*Directions for this task:* Repeat the listing in full, word for word.

*Data extract:*
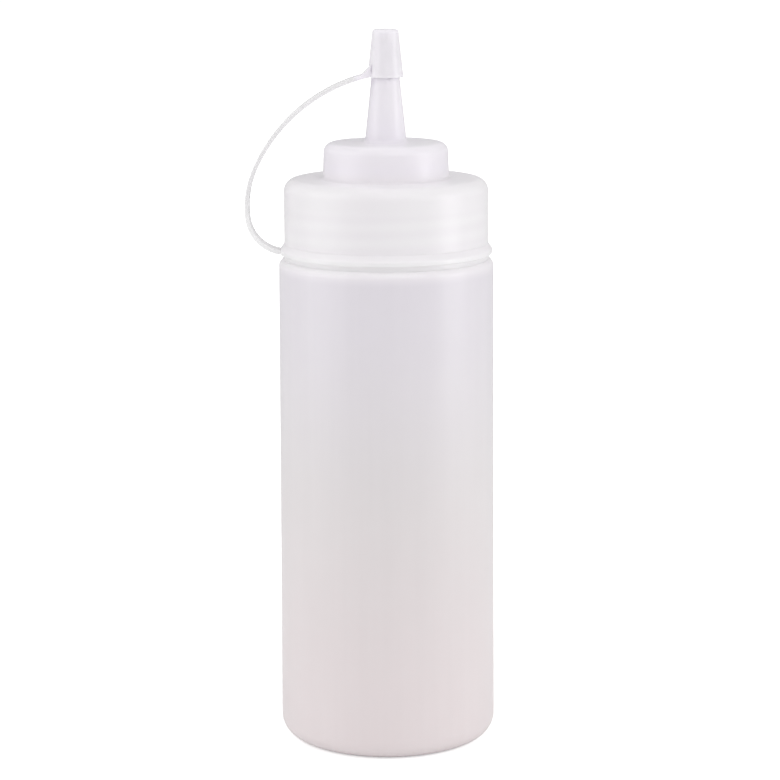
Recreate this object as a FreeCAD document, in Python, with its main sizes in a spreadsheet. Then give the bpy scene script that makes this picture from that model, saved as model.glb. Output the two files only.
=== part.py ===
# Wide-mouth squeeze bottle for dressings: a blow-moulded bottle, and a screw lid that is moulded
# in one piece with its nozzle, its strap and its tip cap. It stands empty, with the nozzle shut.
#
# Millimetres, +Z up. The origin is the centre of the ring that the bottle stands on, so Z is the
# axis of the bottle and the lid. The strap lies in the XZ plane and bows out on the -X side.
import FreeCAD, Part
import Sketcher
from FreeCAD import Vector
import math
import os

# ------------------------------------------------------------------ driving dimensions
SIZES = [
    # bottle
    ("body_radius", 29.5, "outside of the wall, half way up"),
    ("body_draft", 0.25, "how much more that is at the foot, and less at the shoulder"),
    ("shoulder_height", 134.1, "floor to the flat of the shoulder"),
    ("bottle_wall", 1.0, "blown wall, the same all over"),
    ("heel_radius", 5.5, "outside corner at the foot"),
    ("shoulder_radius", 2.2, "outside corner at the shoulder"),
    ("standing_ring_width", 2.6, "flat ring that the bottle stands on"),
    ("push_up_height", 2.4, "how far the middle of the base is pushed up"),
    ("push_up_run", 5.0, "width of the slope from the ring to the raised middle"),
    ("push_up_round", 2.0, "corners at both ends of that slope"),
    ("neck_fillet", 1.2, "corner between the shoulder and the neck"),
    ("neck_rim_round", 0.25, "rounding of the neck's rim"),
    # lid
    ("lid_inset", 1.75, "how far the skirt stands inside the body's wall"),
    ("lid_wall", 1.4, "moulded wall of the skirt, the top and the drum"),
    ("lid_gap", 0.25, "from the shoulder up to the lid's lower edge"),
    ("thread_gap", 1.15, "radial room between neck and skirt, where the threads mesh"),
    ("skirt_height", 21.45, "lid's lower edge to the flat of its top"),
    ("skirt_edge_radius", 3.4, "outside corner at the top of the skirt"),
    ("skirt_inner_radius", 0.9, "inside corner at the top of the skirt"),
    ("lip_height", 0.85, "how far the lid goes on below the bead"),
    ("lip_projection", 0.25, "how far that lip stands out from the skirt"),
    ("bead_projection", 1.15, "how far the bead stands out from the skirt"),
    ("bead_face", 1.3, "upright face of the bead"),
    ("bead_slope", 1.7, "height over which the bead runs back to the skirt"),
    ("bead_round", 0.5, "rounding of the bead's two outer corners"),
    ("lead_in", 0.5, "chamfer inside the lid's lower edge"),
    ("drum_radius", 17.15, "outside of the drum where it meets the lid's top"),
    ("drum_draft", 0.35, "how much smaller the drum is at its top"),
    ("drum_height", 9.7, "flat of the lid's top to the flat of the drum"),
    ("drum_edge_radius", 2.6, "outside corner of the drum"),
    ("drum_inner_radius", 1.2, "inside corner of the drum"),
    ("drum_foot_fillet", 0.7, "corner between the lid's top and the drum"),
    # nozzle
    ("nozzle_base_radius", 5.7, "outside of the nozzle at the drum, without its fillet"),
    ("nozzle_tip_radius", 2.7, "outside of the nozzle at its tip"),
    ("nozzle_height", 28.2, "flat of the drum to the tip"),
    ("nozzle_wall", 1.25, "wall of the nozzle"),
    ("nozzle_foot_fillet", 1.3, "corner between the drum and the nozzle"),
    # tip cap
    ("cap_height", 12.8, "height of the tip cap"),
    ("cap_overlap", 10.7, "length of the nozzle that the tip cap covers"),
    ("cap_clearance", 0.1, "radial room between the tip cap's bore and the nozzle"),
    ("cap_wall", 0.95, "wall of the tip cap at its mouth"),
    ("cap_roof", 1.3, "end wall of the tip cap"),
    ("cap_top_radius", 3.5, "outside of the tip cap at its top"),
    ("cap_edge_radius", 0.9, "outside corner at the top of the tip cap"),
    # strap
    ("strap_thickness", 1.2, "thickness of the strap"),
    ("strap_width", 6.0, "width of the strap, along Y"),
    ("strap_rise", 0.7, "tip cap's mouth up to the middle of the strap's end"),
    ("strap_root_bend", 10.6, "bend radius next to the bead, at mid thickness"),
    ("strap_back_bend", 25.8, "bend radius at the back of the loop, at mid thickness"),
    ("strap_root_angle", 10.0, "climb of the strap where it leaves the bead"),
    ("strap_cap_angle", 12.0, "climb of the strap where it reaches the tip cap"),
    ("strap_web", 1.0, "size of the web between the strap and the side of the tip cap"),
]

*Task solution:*
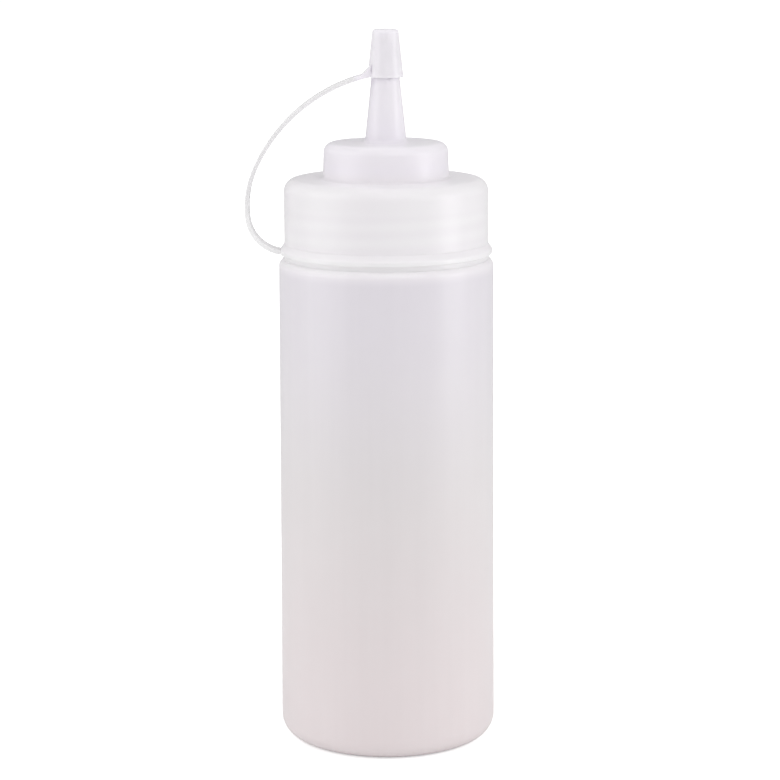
Recreate this object as a FreeCAD document, in Python, with its main sizes in a spreadsheet. Then give the bpy scene script that makes this picture from that model, saved as model.glb. Output the two files only.
=== part.py ===
# Wide-mouth squeeze bottle for dressings: a blow-moulded bottle, and a screw lid that is moulded
# in one piece with its nozzle, its strap and its tip cap. It stands empty, with the nozzle shut.
#
# Millimetres, +Z up. The origin is the centre of the ring that the bottle stands on, so Z is the
# axis of the bottle and the lid. The strap lies in the XZ plane and bows out on the -X side.
import FreeCAD, Part
import Sketcher
from FreeCAD import Vector
import math
import os

# ------------------------------------------------------------------ driving dimensions
SIZES = [
    # bottle
    ("body_radius", 29.5, "outside of the wall, half way up"),
    ("body_draft", 0.25, "how much more that is at the foot, and less at the shoulder"),
    ("shoulder_height", 134.1, "floor to the flat of the shoulder"),
    ("bottle_wall", 1.0, "blown wall, the same all over"),
    ("heel_radius", 5.5, "outside corner at the foot"),
    ("shoulder_radius", 2.2, "outside corner at the shoulder"),
    ("standing_ring_width", 2.6, "flat ring that the bottle stands on"),
    ("push_up_height", 2.4, "how far the middle of the base is pushed up"),
    ("push_up_run", 5.0, "width of the slope from the ring to the raised middle"),
    ("push_up_round", 2.0, "corners at both ends of that slope"),
    ("neck_fillet", 1.2, "corner between the shoulder and the neck"),
    ("neck_rim_round", 0.25, "rounding of the neck's rim"),
    # lid
    ("lid_inset", 1.75, "how far the skirt stands inside the body's wall"),
    ("lid_wall", 1.4, "moulded wall of the skirt, the top and the drum"),
    ("lid_gap", 0.25, "from the shoulder up to the lid's lower edge"),
    ("thread_gap", 1.15, "radial room between neck and skirt, where the threads mesh"),
    ("skirt_height", 21.45, "lid's lower edge to the flat of its top"),
    ("skirt_edge_radius", 3.4, "outside corner at the top of the skirt"),
    ("skirt_inner_radius", 0.9, "inside corner at the top of the skirt"),
    ("lip_height", 0.85, "how far the lid goes on below the bead"),
    ("lip_projection", 0.25, "how far that lip stands out from the skirt"),
    ("bead_projection", 1.15, "how far the bead stands out from the skirt"),
    ("bead_face", 1.3, "upright face of the bead"),
    ("bead_slope", 1.7, "height over which the bead runs back to the skirt"),
    ("bead_round", 0.5, "rounding of the bead's two outer corners"),
    ("lead_in", 0.5, "chamfer inside the lid's lower edge"),
    ("drum_radius", 17.15, "outside of the drum where it meets the lid's top"),
    ("drum_draft", 0.35, "how much smaller the drum is at its top"),
    ("drum_height", 9.7, "flat of the lid's top to the flat of the drum"),
    ("drum_edge_radius", 2.6, "outside corner of the drum"),
    ("drum_inner_radius", 1.2, "inside corner of the drum"),
    ("drum_foot_fillet", 0.7, "corner between the lid's top and the drum"),
    # nozzle
    ("nozzle_base_radius", 5.7, "outside of the nozzle at the drum, without its fillet"),
    ("nozzle_tip_radius", 2.7, "outside of the nozzle at its tip"),
    ("nozzle_height", 28.2, "flat of the drum to the tip"),
    ("nozzle_wall", 1.25, "wall of the nozzle"),
    ("nozzle_foot_fillet", 1.3, "corner between the drum and the nozzle"),
    # tip cap
    ("cap_height", 12.8, "height of the tip cap"),
    ("cap_overlap", 10.7, "length of the nozzle that the tip cap covers"),
    ("cap_clearance", 0.1, "radial room between the tip cap's bore and the nozzle"),
    ("cap_wall", 0.95, "wall of the tip cap at its mouth"),
    ("cap_roof", 1.3, "end wall of the tip cap"),
    ("cap_top_radius", 3.5, "outside of the tip cap at its top"),
    ("cap_edge_radius", 0.9, "outside corner at the top of the tip cap"),
    # strap
    ("strap_thickness", 1.2, "thickness of the strap"),
    ("strap_width", 6.0, "width of the strap, along Y"),
    ("strap_rise", 0.7, "tip cap's mouth up to the middle of the strap's end"),
    ("strap_root_bend", 10.6, "bend radius next to the bead, at mid thickness"),
    ("strap_back_bend", 25.8, "bend radius at the back of the loop, at mid thickness"),
    ("strap_root_angle", 10.0, "climb of the strap where it leaves the bead"),
    ("strap_cap_angle", 12.0, "climb of the strap where it reaches the tip cap"),
    ("strap_web", 1.0, "size of the web between the strap and the side of the tip cap"),
]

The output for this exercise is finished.